29 January 2010 · Viewed 24776 times · Disclaimer & Terms
Tags: Zebra fish study, transgenic zebra fish
Zebra fish journal publishes cancer biology study

New Rochelle, NY - The zebra fish, a translucent fish often used as a model of human development and disease, offers unique advantages for studying the cause, growth, and spread of tumours using strategies and methods presented in the current "Cancer Biology" special issue of Zebra fish, a peer-reviewed journal published by Mary Ann Liebert, Inc. (www.liebertpub.com). The entire issue is available free online at www.liebertpub.com/zeb

Guest Editors Steven D. Leach, MD, the Paul K. Neumann Professor in Pancreatic Cancer and Professor of Surgery, Oncology and Cell Biology at Johns Hopkins University (Baltimore, MD) and A. Thomas Look, MD, Professor, Department of Paediatrics, Harvard Medical School, and Vice-Chair for Research Paediatric Oncology, Dana Farber Cancer Institute (Boston, MA), have compiled a comprehensive collection of papers that describe current approaches for modelling human cancer in zebra fish, studying tissue remodelling in zebra fish embryos, and understanding the genes, genetic control elements, and repair pathways involved in the development and metastasis of tumours.

A particular advantage of using zebra fish to study cancer biology is the ability to transplant human tumours into the fish using well-established methods. Authors Leonard Zon, PhD, and Alison Taylor, PhD, from Harvard Medical School and Children's Hospital Boston present the concepts and techniques relevant to zebra fish transplantation assays. They describe how tumour transplantation has been used to study leukaemia, rhabdomyosarcoma, and melanoma in the paper "Zebra fish Tumour Assays: The State of Transplantation."

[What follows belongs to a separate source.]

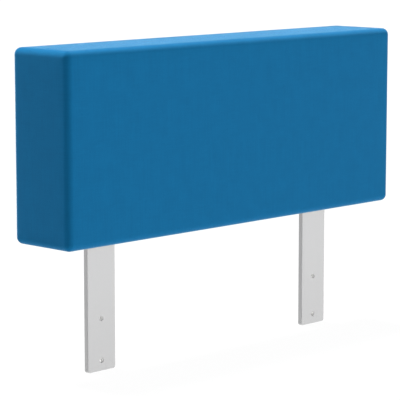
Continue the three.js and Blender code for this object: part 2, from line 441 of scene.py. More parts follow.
def settled_rise(surface, held, pressure):
    """Lets foam pressure push a sheet out by cloth simulation, held where held(point) says. Returns the
    rise at any point, from 0 to 1, as a function."""
    piece = mesh_object("settling", surface.points, surface.quads)
    pins = piece.vertex_groups.new(name="held")
    pins.add([i for i, p in enumerate(surface.points) if held(p)], 1.0, "REPLACE")
    cloth = piece.modifiers.new("Cloth", "CLOTH")
    cloth.settings.vertex_group_mass = "held"
    cloth.settings.quality = 6
    cloth.settings.tension_stiffness = 40
    cloth.settings.compression_stiffness = 40
    cloth.settings.shear_stiffness = 15
    cloth.settings.bending_stiffness = 2
    cloth.settings.use_pressure = True
    cloth.settings.uniform_pressure_force = pressure
    cloth.settings.effector_weights.gravity = 0
    cloth.collision_settings.use_collision = False
    scene = bpy.context.scene
    for step in range(1, 21):
        scene.frame_set(step)
    settled = piece.evaluated_get(bpy.context.evaluated_depsgraph_get()).to_mesh()
    rises = [
        max(0.0, (v.co - p).dot(n)) for v, p, n in zip(settled.vertices, surface.points, surface.normals)
    ]
    peak = max(rises)
    scene.frame_set(1)
    bpy.data.objects.remove(piece)
    if peak < LOST:
        raise RuntimeError("the cloth simulation moved nothing")
    tree = BVHTree.FromPolygons(surface.points, surface.quads)

    def rise(point, _normal):
        spot, _, face, _ = tree.find_nearest(point)
        quad = surface.quads[face]
        weights = poly_3d_calc([surface.points[i] for i in quad], spot)
        return sum(w * rises[i] for w, i in zip(weights, quad)) / peak

    return rise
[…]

The molecular basis for cancers affecting human germ cells is poorly understood, impeding efforts to identify more effective and targeted treatments. In the paper entitled "Identification of a Heritable Model of Testicular Germ Cell Tumour in the Zebra fish," authors Joanie Neumann, Jennifer Dhepard Dovey, Garvin Chandler, Liliana Carbajal, and James Amatruda, describe the development of a zebra fish model that carries a genetic mutation making the fish highly susceptible to the development of testicular tumours. This model system can be used to test new approaches to therapy for testicular cancer.

Jun Chen and Jinrong Peng, from Zhejian University (China), describe the use of transgenic zebra fish to understand the roles that different naturally occurring forms of the tumour suppressor gene p53 play in regulating cell cycle, metabolism, organ development, and cell aging and death. Their paper "p53 Isoform Δ113p53 in Zebra fish" discusses the potential use of this particular p53 isoform for characterizing factors in the p53 pathway and screening for novel cancer therapies.

Noting the "relative ease and low costs of transgenesis"-putting human genes into zebra fish-and the unique benefits of working with zebra fish, especially related to imaging, genetics, and transplantation, Dr. Leach predicts that, "Future zebra fish cancer research exploiting these fundamental advantages will be especially likely to generate novel insights not achievable using other model systems," in his Introduction to the issue entitled, "Pisces and Cancer: The Stars Align."